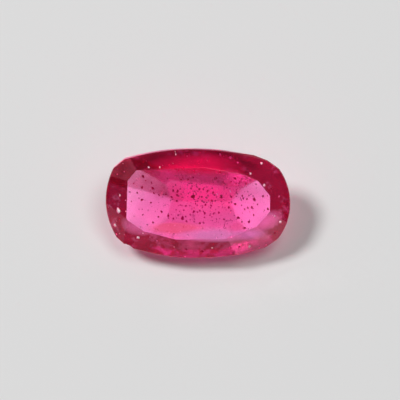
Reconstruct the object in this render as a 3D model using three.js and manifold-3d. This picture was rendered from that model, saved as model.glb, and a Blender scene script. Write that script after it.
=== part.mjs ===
// A loose ruby cut as an elongated cushion, lying on the largest face of its underside.
// Millimetres, +Z up. The stone is cut in its own frame and laid down afterwards. While it is cut, x runs
// along its length, y across its width and z square to its table, and z = 0 is the lower edge of the girdle.

import * as THREE from 'three';
import { mergeVertices } from 'three/addons/utils/BufferGeometryUtils.js';
import Module from 'manifold-3d';

const wasm = await Module();
wasm.setup();

// Outline of the girdle: four corners, going round from the near right one, how far the side after each
// bulges, the flats along a side, and how much of a side is left out where it meets a corner
const CORNERS = [
  new THREE.Vector2(4.84, -2.70),
  new THREE.Vector2(4.95, 2.70),
  new THREE.Vector2(-5.22, 2.84),
  new THREE.Vector2(-5.00, -2.64),
];
const SIDE_BULGES = [1.12, 0.85, 0.88, 0.86];
const SIDE_FLATS = 22;
const CORNER_BLUNT = 0.3;

// Heights above the lower edge of the girdle, and the depth of the keel below it
const TABLE_HEIGHT = 1.33;
const KEEL_DEPTH = 2.9;

// Faces between the table and the girdle: azimuth and slope in degrees, and how far the edge that the face
// shares with the table lies from the middle of the stone. They are uneven, as on a stone cut by hand.
const CROWN_FACES = [
  { azimuth: 0, slope: 32, edge: 4.69 },
  { azimuth: 38.6, slope: 31, edge: 4.09 },
  { azimuth: 66, slope: 35, edge: 3.10 },
  { azimuth: 80, slope: 36, edge: 2.56 },
  { azimuth: 92, slope: 36, edge: 2.50 },
  { azimuth: 112, slope: 34, edge: 3.75 },
  { azimuth: 140, slope: 33, edge: 4.56 },
  { azimuth: 178, slope: 30, edge: 4.62 },
  { azimuth: 203, slope: 42, edge: 4.58 },
  { azimuth: 236, slope: 28, edge: 3.33 },
  { azimuth: 255, slope: 30, edge: 2.50 },
  { azimuth: 271, slope: 31, edge: 2.20 },
  { azimuth: 294, slope: 29, edge: 2.78 },
  { azimuth: 319, slope: 27, edge: 3.77 },
];

// Steep faces just under the girdle, all of one slope
const SKIRT_SLOPE = 54;
const SKIRT_AZIMUTHS = [
  0, 22, 44, 62, 76, 90, 104, 118, 138, 158,
  180, 202, 224, 242, 256, 270, 284, 298, 316, 338,
];

// Faces of the underside: azimuth and slope in degrees, and how far from the middle each would meet the
// keel's level. The stone rests on the first.
const RESTING_SLOPE = 27;
const PAVILION_FACES = [
  { azimuth: 270, slope: RESTING_SLOPE, reach: 0 },
  { azimuth: 90, slope: 27, reach: 0 },
  { azimuth: 2, slope: 29, reach: 2.15 },
  { azimuth: 180, slope: 29, reach: 1.6 },
  { azimuth: 84, slope: 38, reach: 0.62 },
  { azimuth: 88, slope: 37, reach: 0.41 },
  { azimuth: 104, slope: 38, reach: 0.9 },
  { azimuth: 142, slope: 29.5, reach: 1.35 },
  { azimuth: 218, slope: 32, reach: 1.35 },
  { azimuth: 254, slope: 37, reach: 0.85 },
  { azimuth: 269, slope: 37, reach: 0.49 },
  { azimuth: 287, slope: 37, reach: 1.05 },
  { azimuth: 322, slope: 32, reach: 1.75 },
];

// Open pits in the polished faces, thickest right of the middle of the table: place across the stone, and
// width. Each is an uneven hollow as deep as half its width, and narrower one way than the other.
const PIT_NARROWING = 0.8;
const PITS = [
  { x: -5.17, y: -0.33, width: 0.34 },
  { x: -5.42, y: -1.36, width: 0.26 },
  { x: -3.55, y: 1.95, width: 0.20 },
  { x: -3.62, y: 1.22, width: 0.17 },
  { x: -2.92, y: 1.18, width: 0.18 },
  { x: -3.92, y: 0.88, width: 0.13 },
  { x: -3.62, y: 0.42, width: 0.16 },
  { x: -3.04, y: 0.24, width: 0.12 },
  { x: -2.35, y: -0.36, width: 0.17 },
  { x: -2.60, y: -1.58, width: 0.16 },
  { x: -1.58, y: -1.82, width: 0.13 },
  { x: -0.66, y: -1.90, width: 0.14 },
  { x: -1.92, y: -0.62, width: 0.15 },
  { x: -1.10, y: 1.72, width: 0.14 },
  { x: -1.36, y: 0.34, width: 0.13 },
  { x: -0.78, y: 0.02, width: 0.12 },
  { x: -1.00, y: -0.78, width: 0.24 },
  { x: -0.32, y: 0.62, width: 0.26 },
  { x: -0.28, y: -0.38, width: 0.13 },
  { x: 0.12, y: -1.12, width: 0.15 },
  { x: 0.30, y: -1.46, width: 0.14 },
  { x: 0.44, y: -0.46, width: 0.15 },
  { x: 0.62, y: 0.98, width: 0.16 },
  { x: 0.90, y: 0.36, width: 0.14 },
  { x: 1.00, y: 0.90, width: 0.13 },
  { x: 1.36, y: -0.42, width: 0.14 },
  { x: 1.52, y: 0.58, width: 0.15 },
  { x: 1.54, y: -1.86, width: 0.15 },
  { x: 1.74, y: 1.44, width: 0.13 },
  { x: 2.00, y: -0.08, width: 0.14 },
  { x: 2.42, y: 0.14, width: 0.17 },
  { x: 2.62, y: -0.75, width: 0.18 },
  { x: 2.88, y: 0.68, width: 0.13 },
  { x: 3.24, y: -0.10, width: 0.13 },
  { x: 3.30, y: -1.04, width: 0.15 },
  { x: 3.62, y: -0.58, width: 0.14 },
  { x: 3.66, y: 0.45, width: 0.20 },
  { x: 4.22, y: 0.66, width: 0.15 },
  { x: -3.90, y: -2.10, width: 0.20 },
  { x: 2.68, y: -2.74, width: 0.18 },
  { x: 5.36, y: -1.10, width: 0.20 },
  { x: 5.28, y: 0.60, width: 0.13 },
  { x: 3.40, y: 2.12, width: 0.16 },
  { x: 4.12, y: 2.72, width: 0.16 },
  { x: 2.12, y: 3.10, width: 0.15 },
  { x: 0.60, y: 2.94, width: 0.13 },
];

// The nick knocked out of the girdle near its near left corner: its middle on the girdle, its width along
// the girdle, its height, its depth, and how far the girdle there turns from the stone's length, in degrees
const NICK = { x: -4.58, y: -2.82, z: 0.25, width: 0.9, height: 1.2, depth: 0.21, turn: 24 };

// The side of the cube that stands for the grinding wheel, larger than any stone
const WHEEL = 40;

const RUBY = { color: 0xb80f4a, roughness: 0.06, metalness: 0 };

function unit(azimuth, slope) {
  const a = THREE.MathUtils.degToRad(azimuth);
  const s = THREE.MathUtils.degToRad(slope);
  return new THREE.Vector3(Math.cos(a) * Math.sin(s), Math.sin(a) * Math.sin(s), Math.cos(s));
}

function sideArc(from, to, bulge) {
  const chord = from.distanceTo(to);
  const radius = (chord * chord / 4 + bulge * bulge) / (2 * bulge);
  const outward = to.clone().sub(from).divideScalar(chord).rotateAround(new THREE.Vector2(), -Math.PI / 2);
  const centre = from.clone().add(to).multiplyScalar(0.5).addScaledVector(outward, bulge - radius);
  const start = from.clone().sub(centre).angle();
  const end = to.clone().sub(centre).angle();
  return new THREE.EllipseCurve(centre.x, centre.y, radius, radius, start, end, false);
}

function girdleOutline() {
  const points = [];
  CORNERS.forEach((corner, i) => {
    const next = CORNERS[(i + 1) % CORNERS.length];
    points.push(...sideArc(corner, next, SIDE_BULGES[i]).getPoints(SIDE_FLATS));
  });
  return points.filter((p) => CORNERS.every((corner) => corner.distanceTo(p) > CORNER_BLUNT));
}

function girdleReach(outline, azimuth) {
  const out = unit(azimuth, 90);
  return Math.max(...outline.map((p) => p.x * out.x + p.y * out.y));
}

function solid(geometry) {
  geometry.deleteAttribute('normal');
  geometry.deleteAttribute('uv');
  const merged = mergeVertices(geometry, 1e-5);
  const vertProperties = new Float32Array(merged.attributes.position.array);
  const triVerts = new Uint32Array(merged.index.array);
  return new wasm.Manifold(new wasm.Mesh({ numProp: 3, vertProperties, triVerts }));
}

// Takes away everything beyond the plane through a point, whose outward normal is given.
function grind(stone, point, normal) {
  const wheel = new THREE.BoxGeometry(WHEEL, WHEEL, WHEEL);
  wheel.translate(0, 0, WHEEL / 2);
  wheel.applyQuaternion(new THREE.Quaternion().setFromUnitVectors(new THREE.Vector3(0, 0, 1), normal));
  wheel.translate(point.x, point.y, point.z);
  return stone.subtract(solid(wheel));
}

function cutPreform(outline) {
  const blank = new THREE.ExtrudeGeometry(new THREE.Shape(outline), {
    depth: KEEL_DEPTH + TABLE_HEIGHT,
    bevelEnabled: false,
  });
  blank.translate(0, 0, -KEEL_DEPTH);
  return solid(blank);
}

function cutCrown(stone) {
  return CROWN_FACES.reduce((cut, face) => {
    const point = unit(face.azimuth, 90).multiplyScalar(face.edge).setZ(TABLE_HEIGHT);
    return grind(cut, point, unit(face.azimuth, face.slope));
  }, stone);
}

function cutPavilion(stone, outline) {
  const skirted = SKIRT_AZIMUTHS.reduce((cut, azimuth) => {
    const point = unit(azimuth, 90).multiplyScalar(girdleReach(outline, azimuth));
    return grind(cut, point, unit(azimuth, 180 - SKIRT_SLOPE));
  }, stone);
  return PAVILION_FACES.reduce((cut, face) => {
    const point = unit(face.azimuth, 90).multiplyScalar(face.reach).setZ(-KEEL_DEPTH);
    return grind(cut, point, unit(face.azimuth, 180 - face.slope));
  }, skirted);
}

// The crown's surface at a place across the stone: the lowest of its planes there, and that plane's normal.
function crownAt(x, y) {
  let height = TABLE_HEIGHT;
  let normal = new THREE.Vector3(0, 0, 1);
  for (const face of CROWN_FACES) {
    const out = unit(face.azimuth, 90);
    const drop = (x * out.x + y * out.y - face.edge) * Math.tan(THREE.MathUtils.degToRad(face.slope));
    if (TABLE_HEIGHT - drop < height) {
      height = TABLE_HEIGHT - drop;
      normal = unit(face.azimuth, face.slope);
    }
  }
  return { point: new THREE.Vector3(x, y, height), normal };
}

function openPits(stone) {
  return PITS.reduce((cut, pit, i) => {
    const { point, normal } = crownAt(pit.x, pit.y);
    const hollow = new THREE.IcosahedronGeometry(pit.width / 2, 1);
    hollow.scale(1, PIT_NARROWING, 1);
    hollow.rotateZ(i);
    hollow.applyQuaternion(new THREE.Quaternion().setFromUnitVectors(new THREE.Vector3(0, 0, 1), normal));
    hollow.translate(point.x, point.y, point.z);
    return cut.subtract(solid(hollow));
  }, stone);
}

function knockNick(stone) {
  const flake = new THREE.DodecahedronGeometry(1, 0);
  flake.scale(NICK.width / 2, NICK.depth, NICK.height / 2);
  flake.rotateZ(THREE.MathUtils.degToRad(-NICK.turn));
  flake.translate(NICK.x, NICK.y, NICK.z);
  return stone.subtract(solid(flake));
}

function meshGeometry(stone) {
  const mesh = stone.getMesh();
  const geometry = new THREE.BufferGeometry();
  geometry.setAttribute('position', new THREE.BufferAttribute(mesh.vertProperties, mesh.numProp));
  geometry.setIndex(new THREE.BufferAttribute(mesh.triVerts, 1));
  return geometry;
}

// Turns the resting face down to the ground and puts the origin under the middle of the stone.
function layDown(mesh) {
  mesh.rotation.x = THREE.MathUtils.degToRad(RESTING_SLOPE);
  const laid = new THREE.Box3().setFromObject(mesh, true);
  const middle = laid.getCenter(new THREE.Vector3());
  mesh.position.set(-middle.x, -middle.y, -laid.min.z);
}

const outline = girdleOutline();
const faceted = cutPavilion(cutCrown(cutPreform(outline)), outline);
const stone = knockNick(openPits(faceted));

const ruby = new THREE.Mesh(meshGeometry(stone), new THREE.MeshStandardMaterial(RUBY));
ruby.name = 'ruby';
layDown(ruby);

const gemstone = new THREE.Group();
gemstone.add(ruby);

export default gemstone;
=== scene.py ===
import math

import bmesh
import bpy
import numpy as np
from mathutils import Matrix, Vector


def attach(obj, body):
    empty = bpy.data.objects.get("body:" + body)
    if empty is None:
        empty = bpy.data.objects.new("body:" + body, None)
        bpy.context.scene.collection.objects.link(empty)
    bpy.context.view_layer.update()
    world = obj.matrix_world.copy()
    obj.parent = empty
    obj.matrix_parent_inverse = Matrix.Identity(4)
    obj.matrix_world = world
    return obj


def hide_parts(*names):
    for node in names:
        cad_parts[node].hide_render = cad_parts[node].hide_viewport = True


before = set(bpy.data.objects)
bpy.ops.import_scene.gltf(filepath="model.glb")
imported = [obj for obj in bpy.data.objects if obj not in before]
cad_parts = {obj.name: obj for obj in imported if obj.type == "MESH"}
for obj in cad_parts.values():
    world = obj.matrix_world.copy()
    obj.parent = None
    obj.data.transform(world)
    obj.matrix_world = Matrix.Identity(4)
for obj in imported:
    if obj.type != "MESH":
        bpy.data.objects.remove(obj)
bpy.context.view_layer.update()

# The cut stone
# One piece of ruby, sawn from a crystal and ground flat, face by face, on a spinning lap. The edges between
# its faces are slightly rubbed, as on every stone that has been handled loose. Lengths here are in mm.

MM = 0.001
LEAN = math.radians(27)
MIDDLE = np.array([-0.0112, 0.0807, 2.5839])
TABLE_HEIGHT = 1.33
LENGTH_AXIS = np.array([1.0, 0.0, 0.0])
WIDTH_AXIS = np.array([0.0, math.cos(LEAN), math.sin(LEAN)])
TABLE_AXIS = np.array([0.0, -math.sin(LEAN), math.cos(LEAN)])
CORE_DEPTH = 0.6
EDGE_WEAR = (0.015, 0.045)
RIM_WEAR = 2.2
UPRIGHT = 0.1
SHARP_TURN = math.radians(4)
LEAST_HEIGHT = 0.03
SAME_TURN = math.radians(0.5)
SAME_DISTANCE = 0.03
BEHIND = 0.01
SAME_POINT = 0.0002
FLAT_TURN = math.radians(0.2)
rng = np.random.default_rng(7)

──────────

* Your task:
Please return, exactly as they appear, the lines starting at the one that contains "const ruby = new" and ending at the one that contains "obj.parent = None".

* Written answer:
const ruby = new THREE.Mesh(meshGeometry(stone), new THREE.MeshStandardMaterial(RUBY));
ruby.name = 'ruby';
layDown(ruby);

const gemstone = new THREE.Group();
gemstone.add(ruby);

export default gemstone;
=== scene.py ===
import math

import bmesh
import bpy
import numpy as np
from mathutils import Matrix, Vector


def attach(obj, body):
    empty = bpy.data.objects.get("body:" + body)
    if empty is None:
        empty = bpy.data.objects.new("body:" + body, None)
        bpy.context.scene.collection.objects.link(empty)
    bpy.context.view_layer.update()
    world = obj.matrix_world.copy()
    obj.parent = empty
    obj.matrix_parent_inverse = Matrix.Identity(4)
    obj.matrix_world = world
    return obj


def hide_parts(*names):
    for node in names:
        cad_parts[node].hide_render = cad_parts[node].hide_viewport = True


before = set(bpy.data.objects)
bpy.ops.import_scene.gltf(filepath="model.glb")
imported = [obj for obj in bpy.data.objects if obj not in before]
cad_parts = {obj.name: obj for obj in imported if obj.type == "MESH"}
for obj in cad_parts.values():
    world = obj.matrix_world.copy()
    obj.parent = None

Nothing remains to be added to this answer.